L'actualisation permit surtout de substituer des crédits budgétaires aux recettes exceptionnelles non réalisées, mettant ainsi fin à la tentation du ministère de la Défense de contourner la contrainte par la création des fameuses sociétés de projet. Conçues comme une facilité de trésorerie, ces sociétés de projet auraient emprunté à des taux plus élevés que l'État sur les marchés financiers pour financer la construction de matériels tels que les frégates ou les sous-marins, qu'elles auraient loués aux armées. Deux contrôles sur pièces et sur place avaient alors été diligentés par notre commission au titre de l'article 7 de la LPM, sur ce que la Cour des comptes a qualifié depuis de « solutions hasardeuses et inappropriées ».

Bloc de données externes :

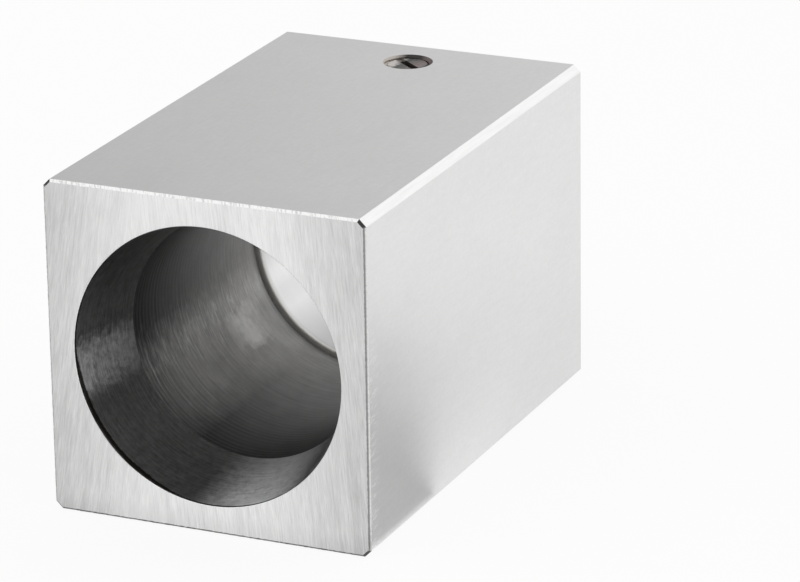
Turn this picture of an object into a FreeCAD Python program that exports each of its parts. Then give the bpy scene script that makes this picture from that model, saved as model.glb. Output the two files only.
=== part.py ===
# Square collet block: a ground steel block with a tapered mouth, and the slotted screw that keys a collet
# Millimetres. The block stands on its bottom flat, centred on X and Y, with its mouth at -Y and the key on top

import FreeCAD, Part
import os

import Sketcher

# Driving dimensions: name, value, what it is
DIMENSIONS = [
    ("section_side", 44.45, "across the flats, 1 3/4 inch"),
    ("block_length", 69.85, "mouth face to rear face, 2 3/4 inch"),
    ("corner_chamfer", 0.95, "leg of the 45 degree chamfer along each long edge"),
    ("mouth_break", 0.33, "leg of the edge break round the mouth face"),
    ("rear_break", 0.1, "leg of the edge break round the rear face"),
    ("mouth_diameter", 37.08, "large end of the ground taper, at the mouth face"),
    ("taper_half_angle", 10, "degrees between the taper and the axis of the bore"),
    ("relief_diameter", 32.8, "turned bore behind the taper, which a collet doesn't touch"),
    ("land_diameter", 31.763, "ground bore that guides a collet's shank, 1.2505 inch"),
    ("land_length", 21.35, "small end of the lead-in to the rear face"),
    ("lead_in_angle", 30, "degrees between the lead-in cone and the axis of the bore"),
    ("rear_chamfer", 0.5, "leg of the 45 degree chamfer at the rear end of the bore"),
    ("key_from_rear", 7.1, "axis of the key screw to the rear face"),
    ("thread_diameter", 6.35, "major diameter of the key screw's thread, 1/4 inch"),
    ("thread_clearance", 0.05, "key screw to its tapped hole, on the radius"),
    ("hole_break", 0.15, "leg of the tapped hole's edge break on the top flat"),
    ("screw_recess", 0.35, "top flat down to the slotted end of the key screw"),
    ("thread_length", 4.0, "slotted end to the shoulder of the dog point"),
    ("screw_chamfer", 0.45, "leg of the chamfers at both ends of the thread"),
    ("slot_width", 1.05, "screwdriver slot"),
    ("slot_depth", 1.4, "screwdriver slot"),
    ("slot_angle", -40, "degrees from +X to the slot, seen from above"),
    ("dog_diameter", 3.1, "dog point, for a 1/8 inch keyway"),
    ("dog_length", 1.8, "shoulder to the tip of the dog point"),
    ("dog_chamfer", 0.25, "leg of the chamfer at the dog point's tip"),
]

# Sizes and places that follow from the driving dimensions
DERIVED = [
    ("half_side", "section_side / 2"),
    ("half_length", "block_length / 2"),
    ("chamfer_start", "half_side - corner_chamfer"),
    ("chamfer_top", "section_side - corner_chamfer"),
    ("mouth_radius", "mouth_diameter / 2"),
    ("relief_radius", "relief_diameter / 2"),
    ("land_radius", "land_diameter / 2"),
    ("rear_radius", "land_radius + rear_chamfer"),
    ("taper_length", "(mouth_radius - relief_radius) / tan(taper_half_angle * 1 deg)"),
    ("lead_in_length", "(relief_radius - land_radius) / tan(lead_in_angle * 1 deg)"),
    ("taper_end", "taper_length - half_length"),
    ("land_start", "half_length - land_length"),
    ("relief_end", "land_start - lead_in_length"),
    ("rear_chamfer_start", "half_length - rear_chamfer"),
    ("key_place", "half_length - key_from_rear"),
    ("hole_radius", "thread_radius + thread_clearance"),
    ("hole_mouth_radius", "hole_radius + hole_break"),
    ("hole_break_start", "section_side - hole_break"),
    ("thread_radius", "thread_diameter / 2"),
    ("thread_end_radius", "thread_radius - screw_chamfer"),
    ("screw_top", "section_side - screw_recess"),
    ("head_chamfer_start", "screw_top - screw_chamfer"),
    ("dog_radius", "dog_diameter / 2"),
    ("dog_tip_radius", "dog_radius - dog_chamfer"),
    ("thread_end", "screw_top - thread_length"),
    ("thread_chamfer_end", "thread_end + screw_chamfer"),
    ("dog_tip", "thread_end - dog_length"),
    ("dog_chamfer_end", "dog_tip + dog_chamfer"),
    ("half_slot", "slot_width / 2"),
]

doc = FreeCAD.newDocument("collet_block")
sheet = doc.addObject("Spreadsheet::Sheet", "Dimensions")
sheet_names = {entry[0] for entry in DIMENSIONS + DERIVED}


def fill_sheet():
    """Write each driving dimension, then each size that follows, on a row of its own."""
    rows = [(name, str(value), note) for name, value, note in DIMENSIONS]
    rows += [(name, "=" + formula, "follows") for name, formula in DERIVED]
    for row, (name, content, note) in enumerate(rows, start=1):
        sheet.set(f"A{row}", name)
        sheet.set(f"B{row}", content)
        sheet.set(f"C{row}", note)
        sheet.setAlias(f"B{row}", name)
    doc.recompute()


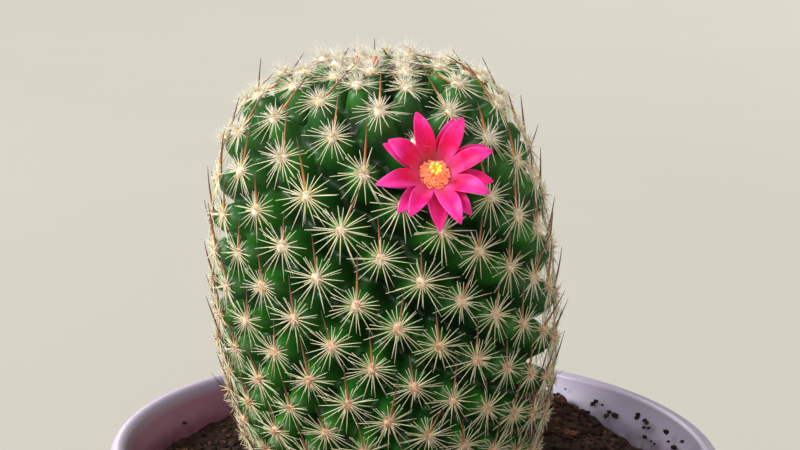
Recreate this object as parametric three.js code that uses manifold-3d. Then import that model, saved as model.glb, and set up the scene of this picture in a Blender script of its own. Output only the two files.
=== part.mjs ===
// A potted cactus in flower: a short column with a domed crown, covered in spiral rows of tubercles,
// standing in potting soil in a plain round plastic pot. Millimetres, +Z up, the pot's foot on Z = 0.
// The plant and its flower are built in the plant's own frame, whose Z is the stem's axis and whose
// origin is where that axis meets the soil, and that frame leans a little towards the front (-Y).
import * as THREE from 'three';
import { mergeVertices } from 'three/addons/utils/BufferGeometryUtils.js';
import { ConvexHull } from 'three/addons/math/ConvexHull.js';
import Module from 'manifold-3d';

const wasm = await Module();
wasm.setup();
const degrees = Math.PI / 180;

// ---- Driving dimensions ----
const gap = 0.3; // kept between neighbouring solids

// Pot
const rimRadius = 56;
const potHeight = 96;
const footRadius = 40;
const potWall = 1.6;
const rimBead = 2.8; // across the rolled lip
const collarHeight = 17;
const collarStep = 1.4;
const potFloor = 2;
const footHeight = 2.5;
const footWidth = 3.5;
const drainCount = 6;
const drainRadius = 3.5;
const drainCircle = 23;
const potSides = 48;

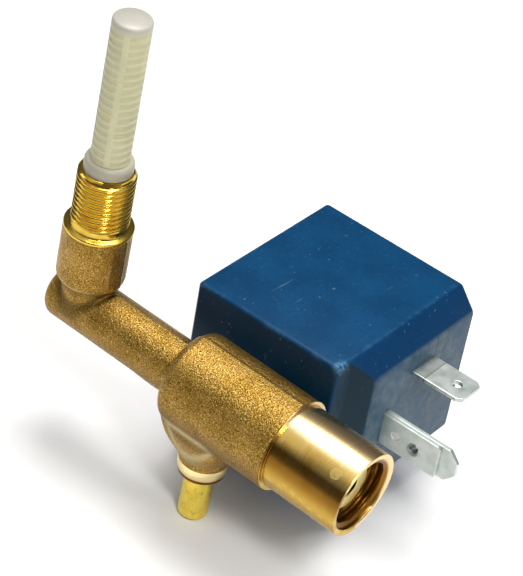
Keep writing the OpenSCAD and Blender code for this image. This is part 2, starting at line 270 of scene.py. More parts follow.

L'actualisation de 2015 permit enfin de faire face à des besoins criants en matière d'équipements. On a été un peu chanceux à ce moment-là. La faible inflation et des retards industriels ont procuré des marges de manoeuvre inattendues : 500 millions d'euros supplémentaires furent ainsi affectés à l'entretien programmé des matériels, très sollicités sur des théâtres difficiles, tandis qu'1,5 milliard d'euros fut affecté au financement du programme d'équipement pour accélérer l'acquisition de capacités devenues critiques comme les hélicoptères, les avions de transport tactique ainsi que divers équipements destinés au renseignement.

Par la suite, en avril 2016, le conseil de défense a acté la renonciation définitive aux réductions d'effectifs encore programmées dans les secteurs non prioritaires. Une nouvelle trajectoire fut définie et se traduisit, dès 2017, par une hausse des moyens dévolus au ministère de la Défense. En 2018, l'engagement de campagne du président de la République d'augmenter l'effort de défense s'est traduit par une hausse inédite du budget, d'1,8 milliard d'euros par rapport à 2017.

Ces mesures cumulées ont grandement contribué à la bonne exécution de la programmation militaire pour les années 2014 à 2019.